Copy, without any alteration, the lines from the one that includes "spring.Spine = (helix, turns)" up to and including the one that includes "before = set(bpy.data.objects)".

*** STORED DATA ***

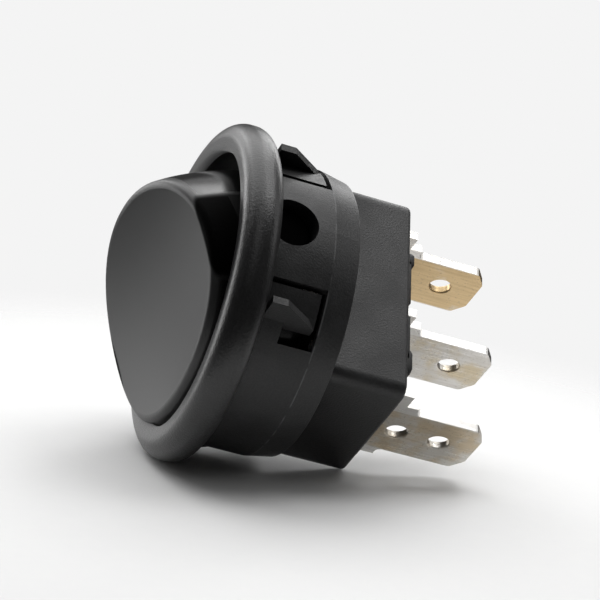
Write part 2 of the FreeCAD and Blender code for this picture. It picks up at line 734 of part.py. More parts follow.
def add_trunnions(body):
    # A lug inside each flat, rounded about the pivot, with the trunnion through it.
    lug_half = d.lug_width / 2
    lug_depth = d.lug_thickness
    for lug_level, trunnion_level in ((lug_inner, lug_inner), (-flat_face, -trunnion_end)):
        lug = new_sketch(body, "YZ_Plane", lug_level)
        draw_box(lug, -d.flat_front, 0.0, -lug_half, lug_half)
        extrude(body, "Pad", lug, lug_depth)
        lug_end = new_sketch(body, "YZ_Plane", lug_level)
        draw_circle(lug_end, 0.0, 0.0, lug_half)
        extrude(body, "Pad", lug_end, lug_depth)
        trunnion = new_sketch(body, "YZ_Plane", trunnion_level)
        draw_circle(trunnion, 0.0, 0.0, trunnion_radius)
        extrude(body, "Pad", trunnion, trunnion_end - lug_inner)

    def at_trunnion_end(edge):
        box = edge.optimalBoundingBox()
        return box.XLength < SAME and near(abs(box.XMin), trunnion_end)

    soften(body, "Chamfer", d.trunnion_bevel, at_trunnion_end)


def make_rocker():
    # The rocker about its own pivot, face to -Y: a cap with a stem for the plunger and two
    # lugs that carry the trunnions.
    body = new_body("rocker")
    hollow = rocker_radius - d.cap_wall
    hollow_front = d.face_wall - d.face_height
    make_cap(body, hollow, hollow_front)
    add_trunnions(body)
    webs = new_sketch(body, "XZ_Plane", -d.web_end)
    web_half = hollow - d.web_inset
    draw_box(webs, -web_half, web_half, -d.web_thickness / 2, d.web_thickness / 2)
    extrude(body, "Pad", webs, d.web_end - hollow_front + OVERRUN)
    stem = new_sketch(body, "XZ_Plane", -d.stem_end)
    draw_circle(stem, 0.0, 0.0, d.stem_radius)
    extrude(body, "Pad", stem, d.stem_end - hollow_front + OVERRUN)
    bore = new_sketch(body, "XZ_Plane", -d.stem_end)
    draw_circle(bore, 0.0, 0.0, d.plunger_radius + d.plunger_play)
    extrude(body, "Pocket", bore, d.stem_end + d.spring_bore_depth, flip=True)
    place(body, depth=d.pivot_depth, tilt=d.rocker_tilt)


def make_plunger():
    # Slides in the stem and presses the bridge with its round tip; the spring sits in it.
    body = new_body("plunger")
    profile = new_sketch(body, "XY_Plane")
    top = plunger_tip - d.plunger_length
    draw_polygon(profile, [
        (0.0, plunger_tip),
        (d.plunger_radius, plunger_tip),
        (d.plunger_radius, top),
        (d.spring_pocket_radius, top),
        (d.spring_pocket_radius, top + d.spring_pocket_depth),
        (0.0, top + d.spring_pocket_depth),
    ])
    revolve(body, profile)
    soften(body, "Fillet", d.plunger_tip_round, ring_at(d.plunger_radius, plunger_tip))
    place(body, depth=d.pivot_depth, tilt=d.rocker_tilt)


def make_spring():
    # A round wire swept along a helix from the stem's bore into the plunger's pocket.
    front = -d.spring_bore_depth + d.spring_play + d.spring_wire
    rear = plunger_tip - d.plunger_length + d.spring_pocket_depth - d.spring_play - d.spring_wire
    length = rear - front
    helix = DOC.addObject("Part::Helix", "SpringHelix")
    helix.Radius = d.spring_radius.value
    helix.Height = length.value
    helix.Pitch = (length / d.spring_turns).value
    bind(helix, "Radius", d.spring_radius)
    bind(helix, "Height", length)
    bind(helix, "Pitch", length / d.spring_turns)
    upright = FreeCAD.Rotation(FreeCAD.Vector(1, 0, 0), -90)
    helix.Placement = FreeCAD.Placement(vector(0.0, front), upright)
    bind(helix, "Placement.Base.y", front)
    wire = DOC.addObject("Part::Circle", "SpringWire")
    wire.Radius = d.spring_wire.value
    bind(wire, "Radius", d.spring_wire)
    wire.Placement = FreeCAD.Placement(vector(d.spring_radius, front), FreeCAD.Rotation())
    bind(wire, "Placement.Base.x", d.spring_radius)
    bind(wire, "Placement.Base.y", front)
    DOC.recompute()
    turns = [f"Edge{number}" for number in range(1, len(helix.Shape.Edges) + 1)]
    spring = DOC.addObject("Part::Sweep", "plunger_spring")
    spring.Label = "plunger_spring"
    spring.Sections = [wire]
    spring.Spine = (helix, turns)
    spring.Solid = True
    spring.Frenet = True
    place(spring, depth=d.pivot_depth, tilt=d.rocker_tilt)
    return spring


def main():
    make_housing()
    make_base()
    levels = terminal_levels()
    make_fixed_terminal("upper_terminal", levels["upper"], 1)
    make_fixed_terminal("lower_terminal", levels["lower"], -1)
    make_common_terminal(levels["common"])
    make_fixed_contact("upper_fixed_contact", 1)
    make_fixed_contact("lower_fixed_contact", -1)
    make_bridge()
    make_moving_contact("upper_moving_contact", 1)
    make_moving_contact("lower_moving_contact", -1)
    make_rocker()
    make_plunger()
    spring = make_spring()
    return [thing for thing in DOC.Objects if thing.TypeId == "PartDesign::Body"] + [spring]


def export(pieces):
    DOC.recompute()
    for thing in DOC.Objects:
        if "Invalid" in thing.State or "Error" in thing.State:
            raise RuntimeError(f"{thing.Label}: {thing.State}")
    os.makedirs("parts", exist_ok=True)
    for piece in pieces:
        shape = piece.Shape
        if shape.isNull() or not shape.isValid():
            raise RuntimeError(f"{piece.Label}: bad shape")
        print(f"{piece.Label}: {len(shape.Solids)} solid, {shape.Volume:.2f} mm3")
        shape.exportStep(f"parts/{piece.Label}.step")


export(main())
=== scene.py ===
import bmesh
import bpy
import numpy as np
from mathutils import Matrix, Vector


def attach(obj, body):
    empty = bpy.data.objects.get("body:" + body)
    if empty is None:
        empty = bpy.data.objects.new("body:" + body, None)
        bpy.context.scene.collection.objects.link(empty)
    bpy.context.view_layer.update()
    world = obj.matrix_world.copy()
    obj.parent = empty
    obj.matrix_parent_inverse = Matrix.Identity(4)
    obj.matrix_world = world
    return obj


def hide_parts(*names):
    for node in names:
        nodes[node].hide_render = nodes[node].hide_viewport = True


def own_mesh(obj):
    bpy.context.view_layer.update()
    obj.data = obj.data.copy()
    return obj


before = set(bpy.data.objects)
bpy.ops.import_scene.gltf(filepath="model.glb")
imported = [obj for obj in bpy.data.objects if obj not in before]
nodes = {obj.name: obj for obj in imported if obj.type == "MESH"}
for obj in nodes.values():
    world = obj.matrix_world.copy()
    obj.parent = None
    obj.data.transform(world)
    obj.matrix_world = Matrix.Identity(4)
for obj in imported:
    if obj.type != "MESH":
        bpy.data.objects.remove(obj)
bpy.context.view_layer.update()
mm = 0.001


# shader helpers

def newGroup(name, inputs, outputs):
    group = bpy.data.node_groups.new(name, "ShaderNodeTree")
    for label, kind in inputs:
        group.interface.new_socket(label, in_out="INPUT", socket_type=kind)
    for label, kind in outputs:
        group.interface.new_socket(label, in_out="OUTPUT", socket_type=kind)
    return group, group.nodes.new("NodeGroupInput"), group.nodes.new("NodeGroupOutput")


def addNode(tree, kind, settings=None, **links):
    # one shader node with its plain values, and its inputs joined to other sockets by name
    node = tree.nodes.new(kind)
    for key, value in (settings or {}).items():
        if key in node.inputs:
            node.inputs[key].default_value = value
        else:
            setattr(node, key, value)
    for key, source in links.items():
        tree.links.new(source, node.inputs[key])
    return node


def fillSlots(tree, slots, values):
    # each slot is joined to its value where that is a socket, and otherwise holds it
    for slot, value in zip(slots, values):
        if isinstance(value, bpy.types.NodeSocket):
            tree.links.new(value, slot)
        else:
            slot.default_value = value


def mathNode(tree, operation, *values, clamp=False):
    node = addNode(tree, "ShaderNodeMath", {"operation": operation, "use_clamp": clamp})
    fillSlots(tree, node.inputs, values)
    return node.outputs[0]


def vectorNode(tree, operation, *values):
    node = addNode(tree, "ShaderNodeVectorMath", {"operation": operation})
    fillSlots(tree, node.inputs, values)
    givesNumber = operation in ("LENGTH", "DISTANCE", "DOT_PRODUCT")
    return node.outputs["Value" if givesNumber else "Vector"]


def inverse(tree, mask):
    return mathNode(tree, "SUBTRACT", 1.0, mask)


def mixNode(tree, kind, mask, low, high):
    node = addNode(tree, "ShaderNodeMix", {"data_type": kind})
    fillSlots(tree, [socket for socket in node.inputs if socket.enabled], (mask, low, high))
    return [socket for socket in node.outputs if socket.enabled][0]


def blendColour(tree, mask, low, high):
    # plain colours get their fourth part here
    low, high = ((*value, 1) if isinstance(value, tuple) else value for value in (low, high))
    return mixNode(tree, "RGBA", mask, low, high)


def blendNumber(tree, mask, low, high):
    return mixNode(tree, "FLOAT", mask, low, high)


def ramp(tree, value, edges):
    # 0 below the first edge, 1 above the second, smooth between them
    settings = {"interpolation_type": "SMOOTHSTEP", "From Min": edges[0], "From Max": edges[1]}
    return addNode(tree, "ShaderNodeMapRange", settings, Value=value).outputs["Result"]


def objectPlace(tree):
    return addNode(tree, "ShaderNodeTexCoord").outputs["Object"]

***

ANSWER TO THIS EXERCISE >>
    spring.Spine = (helix, turns)
    spring.Solid = True
    spring.Frenet = True
    place(spring, depth=d.pivot_depth, tilt=d.rocker_tilt)
    return spring


def main():
    make_housing()
    make_base()
    levels = terminal_levels()
    make_fixed_terminal("upper_terminal", levels["upper"], 1)
    make_fixed_terminal("lower_terminal", levels["lower"], -1)
    make_common_terminal(levels["common"])
    make_fixed_contact("upper_fixed_contact", 1)
    make_fixed_contact("lower_fixed_contact", -1)
    make_bridge()
    make_moving_contact("upper_moving_contact", 1)
    make_moving_contact("lower_moving_contact", -1)
    make_rocker()
    make_plunger()
    spring = make_spring()
    return [thing for thing in DOC.Objects if thing.TypeId == "PartDesign::Body"] + [spring]


def export(pieces):
    DOC.recompute()
    for thing in DOC.Objects:
        if "Invalid" in thing.State or "Error" in thing.State:
            raise RuntimeError(f"{thing.Label}: {thing.State}")
    os.makedirs("parts", exist_ok=True)
    for piece in pieces:
        shape = piece.Shape
        if shape.isNull() or not shape.isValid():
            raise RuntimeError(f"{piece.Label}: bad shape")
        print(f"{piece.Label}: {len(shape.Solids)} solid, {shape.Volume:.2f} mm3")
        shape.exportStep(f"parts/{piece.Label}.step")


export(main())
=== scene.py ===
import bmesh
import bpy
import numpy as np
from mathutils import Matrix, Vector


def attach(obj, body):
    empty = bpy.data.objects.get("body:" + body)
    if empty is None:
        empty = bpy.data.objects.new("body:" + body, None)
        bpy.context.scene.collection.objects.link(empty)
    bpy.context.view_layer.update()
    world = obj.matrix_world.copy()
    obj.parent = empty
    obj.matrix_parent_inverse = Matrix.Identity(4)
    obj.matrix_world = world
    return obj


def hide_parts(*names):
    for node in names:
        nodes[node].hide_render = nodes[node].hide_viewport = True


def own_mesh(obj):
    bpy.context.view_layer.update()
    obj.data = obj.data.copy()
    return obj


before = set(bpy.data.objects)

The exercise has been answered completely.